BRAINTREE -- The archdiocese’s Office of Pastoral Planning is charged with working with parishes and archdiocesan central ministries to address the challenges the future will present.

And those challenges aren’t likely to be small. Current information suggests those challenges will include an increasing shortage of priests, a decline in already low Mass attendance, and financial strains on parishes.

The director, Father David Couturier, OFM Cap., said the formation of the office stemmed from a May 2007 planning report by the archdiocese’s Pastoral Planning Committee, headed by Father George Evans.

That report called for a “culture of planned responsiveness” rather than a “culture of reactivity.”

In an interview with The Pilot this week, Father Couturier noted that the archdiocese has faced “significant crises” in the last decade: the sexual abuse crisis, the reconfiguration process, and a financial crisis.

“The cardinal wants us to move to a competency at every level that we’re preparing for the future instead of simply reacting when a new crisis emerges,” Father Couturier said.

“It’s about helping the archdiocese move from maintenance to mission,” said Joshua Phelps, the office’s associate director.

Father Couturier also addressed the realities of the current vocations shortage.

He said that currently there are 349 priests available to serve the archdiocese’s 290 parishes, adding that in 11 years, the number of available priests could shrink to 166.

Father Evans’ report predicts a similar trend. The document says that by 2015, there could only be 212 priests available for active parish ministry and religious orders could withdraw from staffing parishes.

“We need credentialed, degreed, qualified lay pastoral leaders,” Father Couturier said.

“The archdiocese has a great history of independent pastors, fiercely loyal parishioners, and great love for one’s parish.

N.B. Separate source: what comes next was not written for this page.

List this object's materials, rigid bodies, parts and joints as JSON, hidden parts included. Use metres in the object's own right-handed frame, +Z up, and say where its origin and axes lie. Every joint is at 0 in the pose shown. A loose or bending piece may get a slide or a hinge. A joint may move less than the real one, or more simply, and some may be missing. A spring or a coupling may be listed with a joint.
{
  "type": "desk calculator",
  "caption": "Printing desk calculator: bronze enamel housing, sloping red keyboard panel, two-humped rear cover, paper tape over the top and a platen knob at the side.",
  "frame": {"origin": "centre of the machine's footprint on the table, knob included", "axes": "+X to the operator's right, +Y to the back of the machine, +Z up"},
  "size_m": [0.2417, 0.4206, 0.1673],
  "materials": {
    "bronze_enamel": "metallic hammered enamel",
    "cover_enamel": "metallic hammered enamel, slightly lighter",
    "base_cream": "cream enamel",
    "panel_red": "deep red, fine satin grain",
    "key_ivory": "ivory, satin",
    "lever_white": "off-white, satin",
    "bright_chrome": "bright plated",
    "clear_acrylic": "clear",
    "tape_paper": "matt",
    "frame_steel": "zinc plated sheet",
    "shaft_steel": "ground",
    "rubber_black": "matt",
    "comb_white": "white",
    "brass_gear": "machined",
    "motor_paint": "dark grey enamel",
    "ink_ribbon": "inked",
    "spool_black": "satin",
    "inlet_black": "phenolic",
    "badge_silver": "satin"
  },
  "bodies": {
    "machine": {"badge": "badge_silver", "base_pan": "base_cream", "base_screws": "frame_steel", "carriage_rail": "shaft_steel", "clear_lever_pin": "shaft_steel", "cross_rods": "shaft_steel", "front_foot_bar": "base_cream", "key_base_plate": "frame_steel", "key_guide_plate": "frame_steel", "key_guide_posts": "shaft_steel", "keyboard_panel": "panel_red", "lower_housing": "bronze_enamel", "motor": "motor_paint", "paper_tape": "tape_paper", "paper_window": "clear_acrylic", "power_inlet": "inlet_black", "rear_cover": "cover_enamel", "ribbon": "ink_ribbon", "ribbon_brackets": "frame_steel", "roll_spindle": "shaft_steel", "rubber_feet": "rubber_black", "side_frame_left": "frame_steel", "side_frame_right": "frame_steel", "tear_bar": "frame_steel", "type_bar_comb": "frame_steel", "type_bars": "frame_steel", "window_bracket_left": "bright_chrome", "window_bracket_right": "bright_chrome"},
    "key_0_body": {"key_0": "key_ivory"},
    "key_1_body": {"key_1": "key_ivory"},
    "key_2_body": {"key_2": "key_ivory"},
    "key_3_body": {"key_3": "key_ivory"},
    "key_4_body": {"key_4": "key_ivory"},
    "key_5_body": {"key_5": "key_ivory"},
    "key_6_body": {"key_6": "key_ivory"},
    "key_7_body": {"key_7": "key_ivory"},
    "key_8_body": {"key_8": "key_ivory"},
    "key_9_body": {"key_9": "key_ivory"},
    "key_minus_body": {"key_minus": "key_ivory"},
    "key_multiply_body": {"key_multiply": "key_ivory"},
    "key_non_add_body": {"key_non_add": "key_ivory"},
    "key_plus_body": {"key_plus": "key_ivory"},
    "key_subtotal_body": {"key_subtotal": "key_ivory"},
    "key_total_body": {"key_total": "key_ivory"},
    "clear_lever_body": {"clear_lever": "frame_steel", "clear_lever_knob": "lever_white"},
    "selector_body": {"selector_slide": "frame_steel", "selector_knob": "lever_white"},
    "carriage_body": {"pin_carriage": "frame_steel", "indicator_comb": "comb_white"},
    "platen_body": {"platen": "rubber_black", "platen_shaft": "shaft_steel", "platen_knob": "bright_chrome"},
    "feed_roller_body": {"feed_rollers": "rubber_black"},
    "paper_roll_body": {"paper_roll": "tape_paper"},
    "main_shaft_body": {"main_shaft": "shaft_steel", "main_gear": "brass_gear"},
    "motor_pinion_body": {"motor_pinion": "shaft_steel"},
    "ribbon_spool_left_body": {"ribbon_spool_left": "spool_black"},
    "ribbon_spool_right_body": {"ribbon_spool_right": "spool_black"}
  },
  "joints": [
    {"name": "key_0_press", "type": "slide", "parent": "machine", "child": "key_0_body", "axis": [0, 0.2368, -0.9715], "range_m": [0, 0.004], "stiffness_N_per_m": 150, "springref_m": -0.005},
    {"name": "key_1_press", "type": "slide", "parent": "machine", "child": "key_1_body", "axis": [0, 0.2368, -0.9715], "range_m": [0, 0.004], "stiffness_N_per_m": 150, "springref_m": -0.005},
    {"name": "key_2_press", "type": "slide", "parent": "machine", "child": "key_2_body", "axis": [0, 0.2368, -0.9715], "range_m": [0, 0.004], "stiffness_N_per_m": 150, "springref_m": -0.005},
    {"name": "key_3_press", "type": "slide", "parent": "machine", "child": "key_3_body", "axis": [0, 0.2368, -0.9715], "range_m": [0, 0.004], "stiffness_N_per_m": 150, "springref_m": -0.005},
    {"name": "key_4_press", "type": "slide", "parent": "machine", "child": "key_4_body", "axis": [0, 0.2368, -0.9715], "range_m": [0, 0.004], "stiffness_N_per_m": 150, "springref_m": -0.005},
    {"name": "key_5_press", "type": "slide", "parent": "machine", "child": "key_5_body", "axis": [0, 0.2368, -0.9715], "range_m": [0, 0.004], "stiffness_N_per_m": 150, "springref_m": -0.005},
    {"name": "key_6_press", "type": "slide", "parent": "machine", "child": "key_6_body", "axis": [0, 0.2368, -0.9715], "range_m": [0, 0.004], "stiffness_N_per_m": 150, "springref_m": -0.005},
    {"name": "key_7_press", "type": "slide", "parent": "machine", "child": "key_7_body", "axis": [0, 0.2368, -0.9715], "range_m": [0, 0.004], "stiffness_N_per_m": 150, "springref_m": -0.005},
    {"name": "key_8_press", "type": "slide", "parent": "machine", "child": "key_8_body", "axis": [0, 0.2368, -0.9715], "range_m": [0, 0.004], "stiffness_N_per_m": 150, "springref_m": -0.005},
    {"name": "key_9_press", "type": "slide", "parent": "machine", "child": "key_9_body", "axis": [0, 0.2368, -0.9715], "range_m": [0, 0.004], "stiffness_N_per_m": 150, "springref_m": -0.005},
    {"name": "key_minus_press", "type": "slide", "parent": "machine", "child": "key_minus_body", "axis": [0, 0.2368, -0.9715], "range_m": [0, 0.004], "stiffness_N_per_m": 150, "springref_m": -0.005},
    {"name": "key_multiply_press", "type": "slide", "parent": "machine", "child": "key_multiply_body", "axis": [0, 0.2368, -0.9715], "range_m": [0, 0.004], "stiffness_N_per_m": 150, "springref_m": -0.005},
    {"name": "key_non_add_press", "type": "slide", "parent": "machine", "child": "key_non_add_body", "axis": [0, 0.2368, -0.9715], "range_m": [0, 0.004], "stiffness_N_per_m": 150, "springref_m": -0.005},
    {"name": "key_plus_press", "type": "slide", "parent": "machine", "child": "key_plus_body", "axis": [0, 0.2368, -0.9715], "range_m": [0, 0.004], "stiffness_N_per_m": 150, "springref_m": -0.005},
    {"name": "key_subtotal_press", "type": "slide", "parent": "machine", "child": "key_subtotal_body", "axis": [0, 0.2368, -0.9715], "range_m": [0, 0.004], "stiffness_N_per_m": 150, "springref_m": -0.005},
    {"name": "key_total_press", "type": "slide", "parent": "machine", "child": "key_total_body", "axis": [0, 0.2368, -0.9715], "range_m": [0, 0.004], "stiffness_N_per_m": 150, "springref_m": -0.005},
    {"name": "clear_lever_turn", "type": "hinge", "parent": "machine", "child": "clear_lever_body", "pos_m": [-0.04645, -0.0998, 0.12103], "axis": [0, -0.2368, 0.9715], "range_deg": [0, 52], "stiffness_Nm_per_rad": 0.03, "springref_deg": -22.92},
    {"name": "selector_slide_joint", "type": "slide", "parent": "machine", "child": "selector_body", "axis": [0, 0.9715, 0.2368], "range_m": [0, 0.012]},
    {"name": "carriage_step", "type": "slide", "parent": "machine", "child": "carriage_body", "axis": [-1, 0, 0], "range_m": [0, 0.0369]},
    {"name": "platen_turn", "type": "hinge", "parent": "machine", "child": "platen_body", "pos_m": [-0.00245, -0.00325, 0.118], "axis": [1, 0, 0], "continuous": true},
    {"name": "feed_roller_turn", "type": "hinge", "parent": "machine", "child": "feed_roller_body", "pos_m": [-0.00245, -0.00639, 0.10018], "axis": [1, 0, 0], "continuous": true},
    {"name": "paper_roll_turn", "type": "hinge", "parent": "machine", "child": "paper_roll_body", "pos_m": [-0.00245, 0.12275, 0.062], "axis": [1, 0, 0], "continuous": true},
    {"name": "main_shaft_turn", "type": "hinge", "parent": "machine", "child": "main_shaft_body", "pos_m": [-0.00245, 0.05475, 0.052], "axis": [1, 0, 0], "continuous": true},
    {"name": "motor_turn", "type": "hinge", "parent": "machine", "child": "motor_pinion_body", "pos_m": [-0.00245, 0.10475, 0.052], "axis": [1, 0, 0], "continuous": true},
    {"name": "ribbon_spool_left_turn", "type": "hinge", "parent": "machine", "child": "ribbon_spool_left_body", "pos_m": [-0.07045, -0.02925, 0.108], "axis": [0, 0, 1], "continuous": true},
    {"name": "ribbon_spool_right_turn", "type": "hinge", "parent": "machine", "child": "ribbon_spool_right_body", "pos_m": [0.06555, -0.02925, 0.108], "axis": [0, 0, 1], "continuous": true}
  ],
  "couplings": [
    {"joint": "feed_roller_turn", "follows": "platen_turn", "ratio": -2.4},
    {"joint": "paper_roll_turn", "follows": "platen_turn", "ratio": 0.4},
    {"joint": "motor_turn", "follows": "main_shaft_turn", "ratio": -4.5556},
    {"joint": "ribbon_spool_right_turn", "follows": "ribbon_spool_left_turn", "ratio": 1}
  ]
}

The challenge that we have is to think and act more collaboratively across parishes in the region for the sake of evangelization,” he said.

Phelps agreed, and said that a task of the office is to help parishes utilize economies of scale to engage in regional planning.

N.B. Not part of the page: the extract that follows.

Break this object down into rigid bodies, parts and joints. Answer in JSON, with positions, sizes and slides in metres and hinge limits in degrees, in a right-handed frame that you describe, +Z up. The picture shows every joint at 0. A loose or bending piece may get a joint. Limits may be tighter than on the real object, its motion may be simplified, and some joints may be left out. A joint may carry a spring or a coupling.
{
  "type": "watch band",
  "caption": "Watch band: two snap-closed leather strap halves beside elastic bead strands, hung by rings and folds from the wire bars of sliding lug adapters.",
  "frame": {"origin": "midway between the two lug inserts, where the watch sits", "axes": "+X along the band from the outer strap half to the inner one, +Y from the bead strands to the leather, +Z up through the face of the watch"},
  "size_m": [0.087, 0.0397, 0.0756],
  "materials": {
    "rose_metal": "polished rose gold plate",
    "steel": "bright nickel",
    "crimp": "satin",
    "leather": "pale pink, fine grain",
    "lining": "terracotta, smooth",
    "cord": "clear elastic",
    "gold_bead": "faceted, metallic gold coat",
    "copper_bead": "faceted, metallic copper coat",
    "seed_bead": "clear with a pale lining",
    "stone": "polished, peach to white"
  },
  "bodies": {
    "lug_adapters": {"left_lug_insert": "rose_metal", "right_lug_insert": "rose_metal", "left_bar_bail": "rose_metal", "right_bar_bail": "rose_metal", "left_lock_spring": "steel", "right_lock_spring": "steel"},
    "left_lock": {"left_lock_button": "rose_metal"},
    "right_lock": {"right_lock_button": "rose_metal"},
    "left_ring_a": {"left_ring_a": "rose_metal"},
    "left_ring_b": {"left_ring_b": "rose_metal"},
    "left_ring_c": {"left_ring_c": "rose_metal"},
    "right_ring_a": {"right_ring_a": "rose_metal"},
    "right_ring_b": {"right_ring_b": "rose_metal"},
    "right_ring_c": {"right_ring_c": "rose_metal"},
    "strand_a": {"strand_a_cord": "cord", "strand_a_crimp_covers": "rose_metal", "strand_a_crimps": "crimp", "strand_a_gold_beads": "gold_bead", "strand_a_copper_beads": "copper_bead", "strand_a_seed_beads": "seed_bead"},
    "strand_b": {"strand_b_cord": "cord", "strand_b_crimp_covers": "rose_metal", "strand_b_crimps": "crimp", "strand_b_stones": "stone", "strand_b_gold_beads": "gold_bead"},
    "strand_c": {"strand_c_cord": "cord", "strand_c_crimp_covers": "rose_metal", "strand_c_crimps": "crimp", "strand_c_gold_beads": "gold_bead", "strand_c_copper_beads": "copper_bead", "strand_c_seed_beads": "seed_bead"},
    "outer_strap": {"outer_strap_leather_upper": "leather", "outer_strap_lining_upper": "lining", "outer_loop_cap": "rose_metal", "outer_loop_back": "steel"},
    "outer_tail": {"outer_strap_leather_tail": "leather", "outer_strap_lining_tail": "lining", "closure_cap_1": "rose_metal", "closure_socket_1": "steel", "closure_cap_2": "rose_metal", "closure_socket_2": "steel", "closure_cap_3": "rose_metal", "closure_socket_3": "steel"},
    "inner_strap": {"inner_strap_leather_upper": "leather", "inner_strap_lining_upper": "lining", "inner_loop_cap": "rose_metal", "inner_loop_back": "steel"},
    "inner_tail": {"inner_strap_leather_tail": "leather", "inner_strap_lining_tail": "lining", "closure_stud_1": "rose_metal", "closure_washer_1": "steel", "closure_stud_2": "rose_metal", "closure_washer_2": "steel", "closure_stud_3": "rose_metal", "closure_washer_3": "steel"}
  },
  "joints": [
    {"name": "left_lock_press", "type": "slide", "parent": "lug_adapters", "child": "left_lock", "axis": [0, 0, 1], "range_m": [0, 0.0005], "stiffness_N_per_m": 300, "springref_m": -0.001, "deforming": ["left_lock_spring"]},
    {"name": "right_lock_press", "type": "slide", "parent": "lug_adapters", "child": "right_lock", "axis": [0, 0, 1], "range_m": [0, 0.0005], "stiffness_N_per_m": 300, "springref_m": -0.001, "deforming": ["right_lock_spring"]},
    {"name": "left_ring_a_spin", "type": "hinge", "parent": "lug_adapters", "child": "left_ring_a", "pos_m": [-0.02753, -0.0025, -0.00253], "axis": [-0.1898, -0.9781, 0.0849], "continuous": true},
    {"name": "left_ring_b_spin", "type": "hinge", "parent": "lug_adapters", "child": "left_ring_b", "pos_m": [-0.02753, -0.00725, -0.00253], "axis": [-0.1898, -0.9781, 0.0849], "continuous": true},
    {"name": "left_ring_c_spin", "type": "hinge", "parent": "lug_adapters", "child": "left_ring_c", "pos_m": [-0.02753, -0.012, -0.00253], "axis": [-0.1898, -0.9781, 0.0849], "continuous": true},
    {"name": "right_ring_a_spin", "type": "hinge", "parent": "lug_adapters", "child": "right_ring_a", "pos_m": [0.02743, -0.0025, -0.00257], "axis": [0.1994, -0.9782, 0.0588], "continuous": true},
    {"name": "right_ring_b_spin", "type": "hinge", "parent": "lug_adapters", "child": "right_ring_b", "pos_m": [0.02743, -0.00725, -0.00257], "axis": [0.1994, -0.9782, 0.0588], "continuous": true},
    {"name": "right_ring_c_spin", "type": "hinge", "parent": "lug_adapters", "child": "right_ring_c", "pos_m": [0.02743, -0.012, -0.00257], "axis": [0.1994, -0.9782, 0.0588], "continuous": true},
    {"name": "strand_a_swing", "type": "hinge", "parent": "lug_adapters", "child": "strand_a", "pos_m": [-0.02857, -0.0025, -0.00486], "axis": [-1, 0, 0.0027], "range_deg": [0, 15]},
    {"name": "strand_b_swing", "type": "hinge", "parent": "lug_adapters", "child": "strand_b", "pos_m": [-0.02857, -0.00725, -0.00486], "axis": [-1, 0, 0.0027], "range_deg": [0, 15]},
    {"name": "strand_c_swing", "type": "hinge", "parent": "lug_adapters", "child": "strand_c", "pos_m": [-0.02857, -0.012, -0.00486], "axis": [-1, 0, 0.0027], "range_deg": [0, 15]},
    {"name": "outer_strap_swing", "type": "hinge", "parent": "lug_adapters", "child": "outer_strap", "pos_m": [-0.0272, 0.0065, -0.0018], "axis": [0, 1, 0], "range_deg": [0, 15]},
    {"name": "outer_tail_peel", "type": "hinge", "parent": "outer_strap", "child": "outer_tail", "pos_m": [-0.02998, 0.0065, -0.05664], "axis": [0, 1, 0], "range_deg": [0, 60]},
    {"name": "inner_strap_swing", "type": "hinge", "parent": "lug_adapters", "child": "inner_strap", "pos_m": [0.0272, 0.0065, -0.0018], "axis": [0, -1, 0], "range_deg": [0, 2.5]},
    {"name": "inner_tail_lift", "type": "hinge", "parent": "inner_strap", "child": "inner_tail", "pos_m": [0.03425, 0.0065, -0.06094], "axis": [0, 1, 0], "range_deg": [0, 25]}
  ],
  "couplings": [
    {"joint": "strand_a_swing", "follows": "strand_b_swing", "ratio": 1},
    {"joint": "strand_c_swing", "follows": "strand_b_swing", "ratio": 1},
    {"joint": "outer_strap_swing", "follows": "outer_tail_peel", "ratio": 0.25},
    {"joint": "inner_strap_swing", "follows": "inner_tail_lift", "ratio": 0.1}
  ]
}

“It may mean shared staffing,” he said.

Both also acknowledge that church attendance has dropped drastically, and Phelps said that the vocations and financial crises are symptoms of declines in church attendance.

Father Couturier said that the office has worked with Cardinal O’Malley to identify strategic priorities for the next five to ten years and has developed a commission to study parish staffing needs.

He noted the increased role of the laity in today’s Church, but also said that parishes are not always able to pay the salaries of such credentialed employees.

Phelps added that the office is compiling demographic data so pastors and parish leaders can make informed ministry and structural decisions.

“Rather than deal with anecdotes, we can now give actionable, up-to-date data -- the same data that Starbucks and McDonald’s are using to serve the population that they want to serve,” Father Couturier added. “Why should Starbucks and McDonald’s have this data and the Church not?”

His office is also training pastoral councils in planning objectives, he said.

Father Couturier and Phelps bring different backgrounds to this ministry.

Father Couturier has a degree in clinical psychology of priests and religious. Prior to joining the archdiocese, he ran a consulting ministry for religious organizations and taught pastoral administration and parish leadership at St. Mary Seminary in Baltimore.

Phelps earned undergraduate and graduate degrees in philosophy from Boston College. He served as a financial and market forecaster for a local consulting firm and then was the pastoral associate at St. Patrick Parish in Watertown where he oversaw faith formation and pastoral planning operations.

For this office, pastoral planning is about the future.

“We need to present the next generation of Catholics with a positive message and an enlivened experience of faith,” Father Couturier said. “That future orientation is what pastoral planning is all about.”